Please quote every line word for word.

+ + + + +

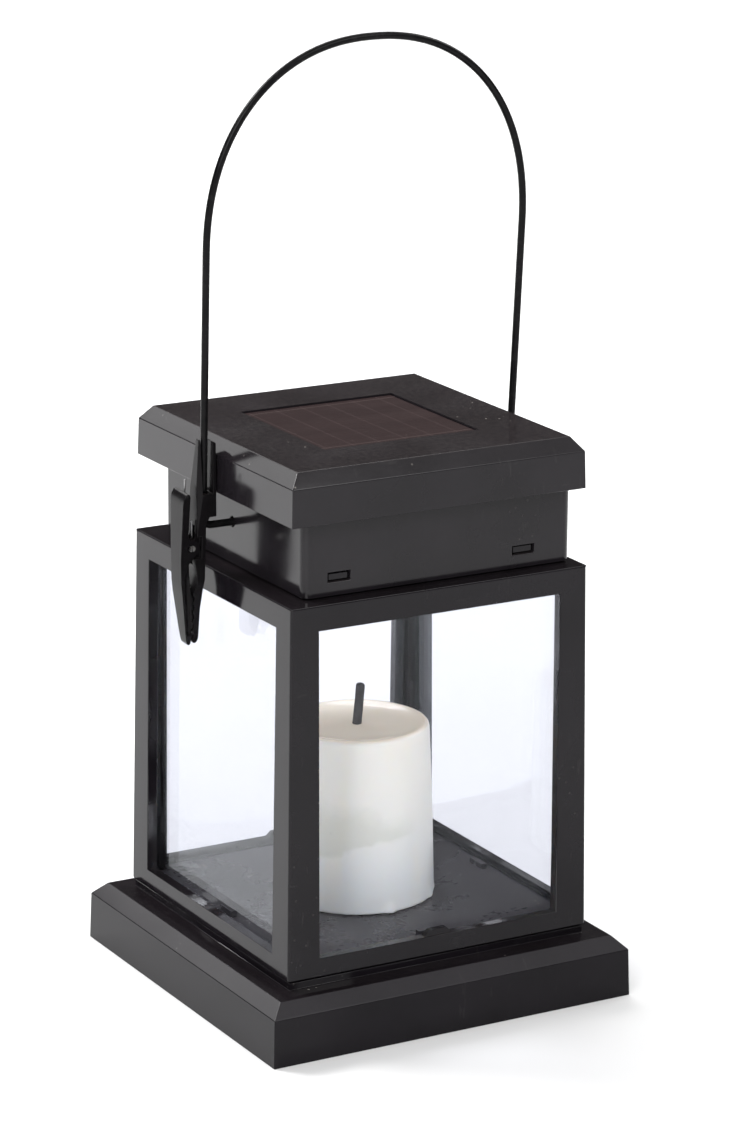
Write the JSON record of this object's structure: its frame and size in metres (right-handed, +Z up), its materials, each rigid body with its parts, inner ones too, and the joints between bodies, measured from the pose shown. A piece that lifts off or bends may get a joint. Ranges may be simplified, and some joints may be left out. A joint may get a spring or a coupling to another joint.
{
  "type": "solar lantern",
  "caption": "Small black square solar lantern: plinth, glazed body with an imitation candle, neck, lid with solar panel, wire bail and a spring clip on the bail.",
  "frame": {"origin": "centre of the plinth's underside, on the surface it stands on", "axes": "+Z up; -Y the front, with the clip on the -X side; the bail turns about X"},
  "size_m": [0.088, 0.088, 0.2086],
  "materials": {
    "black_plastic": "glossy injection-moulded black ABS",
    "clip_plastic": "glossy black plastic, slightly softer sheen",
    "painted_wire": "gloss black paint on steel wire",
    "clear_pane": "clear moulded styrene pane, faint blue tint",
    "wax_plastic": "translucent ivory candle plastic, satin sides and glossy top",
    "white_plastic": "white moulded plastic",
    "wick": "dark grey matt",
    "solar_silicon": "dark maroon-brown amorphous silicon with fine cell lines",
    "solar_resin": "clear cover over the cell, lightly dusty",
    "circuit_board": "green solder mask",
    "ferrite": "dark grey ferrite",
    "led_resin": "warm diffused epoxy",
    "battery_wrap": "green shrink sleeve, unprinted",
    "screw_steel": "zinc-plated steel",
    "spring_steel": "dark spring steel",
    "nickel_contact": "nickel-plated steel",
    "lead_black": "black PVC insulation",
    "lead_red": "red PVC insulation"
  },
  "bodies": {
    "lantern": {"plinth": "black_plastic", "bottom_cover": "black_plastic", "battery_door": "black_plastic", "body_frame": "black_plastic", "neck": "black_plastic", "lid": "black_plastic", "lid_base": "black_plastic", "control_chip": "black_plastic", "pane_front": "clear_pane", "pane_right": "clear_pane", "pane_back": "clear_pane", "pane_left": "clear_pane", "candle_shell": "wax_plastic", "candle_seat": "white_plastic", "wick": "wick", "solar_cell": "solar_silicon", "solar_cover": "solar_resin", "solar_board": "circuit_board", "circuit_board": "circuit_board", "inductor": "ferrite", "led": "led_resin", "battery_cell": "battery_wrap", "cover_screw_1": "screw_steel", "cover_screw_2": "screw_steel", "cover_screw_3": "screw_steel", "cover_screw_4": "screw_steel", "frame_screw_1": "screw_steel", "frame_screw_2": "screw_steel", "frame_screw_3": "screw_steel", "lid_screw_1": "screw_steel", "lid_screw_2": "screw_steel", "lid_screw_3": "screw_steel", "lid_screw_4": "screw_steel", "board_screw_1": "screw_steel", "board_screw_2": "screw_steel", "candle_screw_1": "screw_steel", "candle_screw_2": "screw_steel", "battery_door_screw": "screw_steel", "battery_contact_plate": "nickel_contact", "battery_contact_spring": "nickel_contact", "switch_body": "nickel_contact", "solar_lead": "lead_black", "battery_lead_negative": "lead_black", "battery_lead_positive": "lead_red"},
    "bail": {"bail": "painted_wire"},
    "clip": {"clip_body": "clip_plastic", "clip_pin": "screw_steel", "clip_spring": "spring_steel"},
    "clip_lever": {"clip_lever": "clip_plastic"},
    "switch_knob": {"switch_knob": "black_plastic"}
  },
  "joints": [
    {"name": "bail_hinge", "type": "hinge", "parent": "lantern", "child": "bail", "pos_m": [0, 0, 0.106], "axis": [1, 0, 0], "range_deg": [-113, 107]},
    {"name": "clip_slide", "type": "slide", "parent": "bail", "child": "clip", "axis": [-0.0104, -0.0523, 0.9986], "range_m": [0, 0.04]},
    {"name": "clip_open", "type": "hinge", "parent": "clip", "child": "clip_lever", "pos_m": [-0.0412, 0.00021, 0.102], "axis": [0, 0.9986, 0.0523], "range_deg": [0, 9], "stiffness_Nm_per_rad": 0.06, "springref_deg": -20.05, "deforming": ["clip_spring"]},
    {"name": "switch_slide", "type": "slide", "parent": "lantern", "child": "switch_knob", "axis": [1, 0, 0], "range_m": [0, 0.002]}
  ]
}
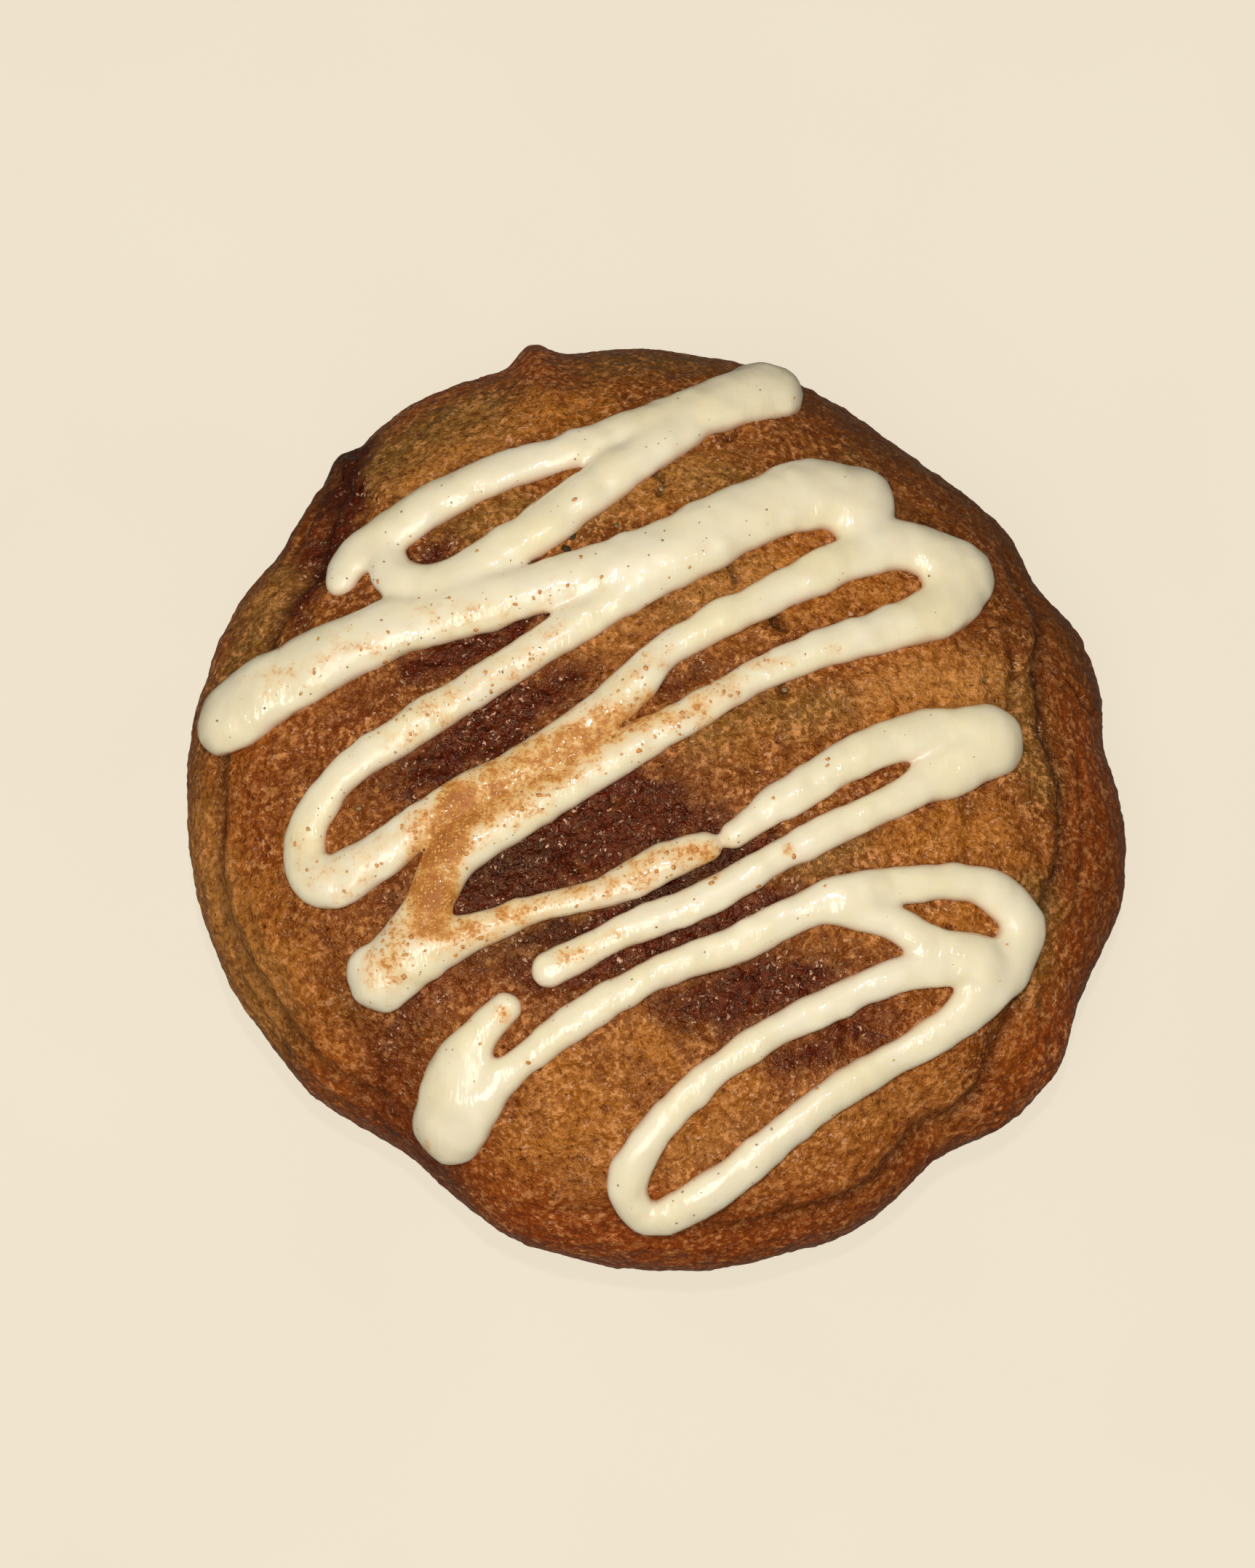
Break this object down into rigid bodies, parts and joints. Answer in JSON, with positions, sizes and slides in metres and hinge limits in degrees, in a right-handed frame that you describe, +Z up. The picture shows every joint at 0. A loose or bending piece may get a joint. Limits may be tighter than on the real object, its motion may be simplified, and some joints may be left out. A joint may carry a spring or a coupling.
{
  "type": "cinnamon roll",
  "caption": "Round baked cinnamon roll with a domed coiled top, thick zigzag icing drizzle fused to it, and a flat base.",
  "frame": {"origin": "middle of the flat base, on the surface that the roll stands on", "axes": "+Z up through the dome, +X to the right and +Y away from the viewer in the picture's view"},
  "size_m": [0.1002, 0.1015, 0.0331],
  "materials": {
    "baked_dough": "satin",
    "icing": "satin",
    "cinnamon": "matte"
  },
  "bodies": {
    "root": {"cinnamon_roll": "baked_dough"}
  },
  "joints": []
}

+ + + + +

### The reply
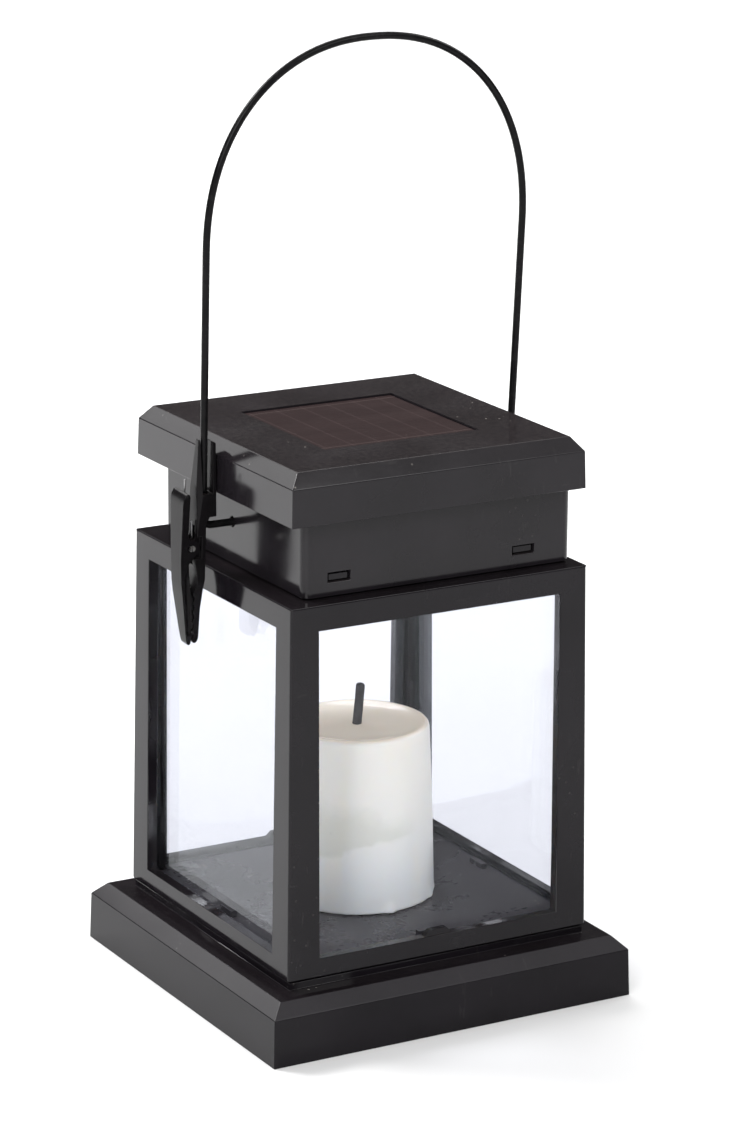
Write the JSON record of this object's structure: its frame and size in metres (right-handed, +Z up), its materials, each rigid body with its parts, inner ones too, and the joints between bodies, measured from the pose shown. A piece that lifts off or bends may get a joint. Ranges may be simplified, and some joints may be left out. A joint may get a spring or a coupling to another joint.
{
  "type": "solar lantern",
  "caption": "Small black square solar lantern: plinth, glazed body with an imitation candle, neck, lid with solar panel, wire bail and a spring clip on the bail.",
  "frame": {"origin": "centre of the plinth's underside, on the surface it stands on", "axes": "+Z up; -Y the front, with the clip on the -X side; the bail turns about X"},
  "size_m": [0.088, 0.088, 0.2086],
  "materials": {
    "black_plastic": "glossy injection-moulded black ABS",
    "clip_plastic": "glossy black plastic, slightly softer sheen",
    "painted_wire": "gloss black paint on steel wire",
    "clear_pane": "clear moulded styrene pane, faint blue tint",
    "wax_plastic": "translucent ivory candle plastic, satin sides and glossy top",
    "white_plastic": "white moulded plastic",
    "wick": "dark grey matt",
    "solar_silicon": "dark maroon-brown amorphous silicon with fine cell lines",
    "solar_resin": "clear cover over the cell, lightly dusty",
    "circuit_board": "green solder mask",
    "ferrite": "dark grey ferrite",
    "led_resin": "warm diffused epoxy",
    "battery_wrap": "green shrink sleeve, unprinted",
    "screw_steel": "zinc-plated steel",
    "spring_steel": "dark spring steel",
    "nickel_contact": "nickel-plated steel",
    "lead_black": "black PVC insulation",
    "lead_red": "red PVC insulation"
  },
  "bodies": {
    "lantern": {"plinth": "black_plastic", "bottom_cover": "black_plastic", "battery_door": "black_plastic", "body_frame": "black_plastic", "neck": "black_plastic", "lid": "black_plastic", "lid_base": "black_plastic", "control_chip": "black_plastic", "pane_front": "clear_pane", "pane_right": "clear_pane", "pane_back": "clear_pane", "pane_left": "clear_pane", "candle_shell": "wax_plastic", "candle_seat": "white_plastic", "wick": "wick", "solar_cell": "solar_silicon", "solar_cover": "solar_resin", "solar_board": "circuit_board", "circuit_board": "circuit_board", "inductor": "ferrite", "led": "led_resin", "battery_cell": "battery_wrap", "cover_screw_1": "screw_steel", "cover_screw_2": "screw_steel", "cover_screw_3": "screw_steel", "cover_screw_4": "screw_steel", "frame_screw_1": "screw_steel", "frame_screw_2": "screw_steel", "frame_screw_3": "screw_steel", "lid_screw_1": "screw_steel", "lid_screw_2": "screw_steel", "lid_screw_3": "screw_steel", "lid_screw_4": "screw_steel", "board_screw_1": "screw_steel", "board_screw_2": "screw_steel", "candle_screw_1": "screw_steel", "candle_screw_2": "screw_steel", "battery_door_screw": "screw_steel", "battery_contact_plate": "nickel_contact", "battery_contact_spring": "nickel_contact", "switch_body": "nickel_contact", "solar_lead": "lead_black", "battery_lead_negative": "lead_black", "battery_lead_positive": "lead_red"},
    "bail": {"bail": "painted_wire"},
    "clip": {"clip_body": "clip_plastic", "clip_pin": "screw_steel", "clip_spring": "spring_steel"},
    "clip_lever": {"clip_lever": "clip_plastic"},
    "switch_knob": {"switch_knob": "black_plastic"}
  },
  "joints": [
    {"name": "bail_hinge", "type": "hinge", "parent": "lantern", "child": "bail", "pos_m": [0, 0, 0.106], "axis": [1, 0, 0], "range_deg": [-113, 107]},
    {"name": "clip_slide", "type": "slide", "parent": "bail", "child": "clip", "axis": [-0.0104, -0.0523, 0.9986], "range_m": [0, 0.04]},
    {"name": "clip_open", "type": "hinge", "parent": "clip", "child": "clip_lever", "pos_m": [-0.0412, 0.00021, 0.102], "axis": [0, 0.9986, 0.0523], "range_deg": [0, 9], "stiffness_Nm_per_rad": 0.06, "springref_deg": -20.05, "deforming": ["clip_spring"]},
    {"name": "switch_slide", "type": "slide", "parent": "lantern", "child": "switch_knob", "axis": [1, 0, 0], "range_m": [0, 0.002]}
  ]
}
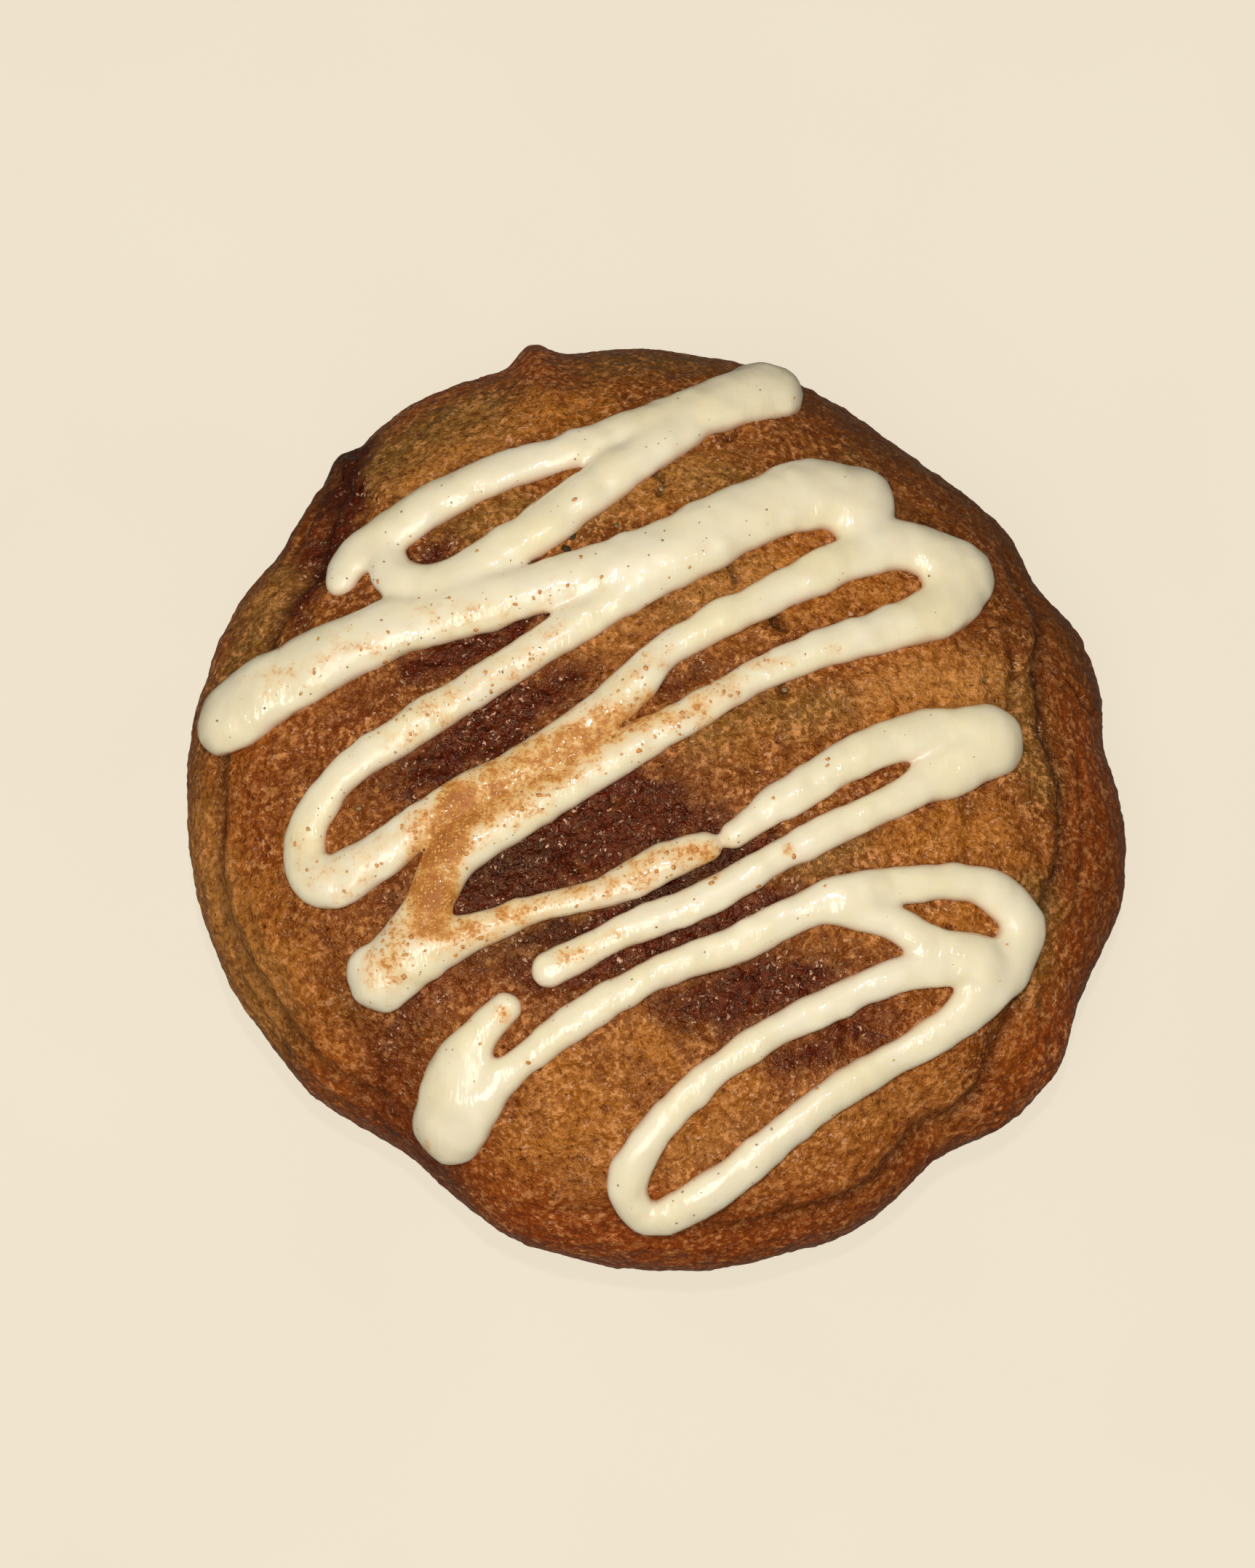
Break this object down into rigid bodies, parts and joints. Answer in JSON, with positions, sizes and slides in metres and hinge limits in degrees, in a right-handed frame that you describe, +Z up. The picture shows every joint at 0. A loose or bending piece may get a joint. Limits may be tighter than on the real object, its motion may be simplified, and some joints may be left out. A joint may carry a spring or a coupling.
{
  "type": "cinnamon roll",
  "caption": "Round baked cinnamon roll with a domed coiled top, thick zigzag icing drizzle fused to it, and a flat base.",
  "frame": {"origin": "middle of the flat base, on the surface that the roll stands on", "axes": "+Z up through the dome, +X to the right and +Y away from the viewer in the picture's view"},
  "size_m": [0.1002, 0.1015, 0.0331],
  "materials": {
    "baked_dough": "satin",
    "icing": "satin",
    "cinnamon": "matte"
  },
  "bodies": {
    "root": {"cinnamon_roll": "baked_dough"}
  },
  "joints": []
}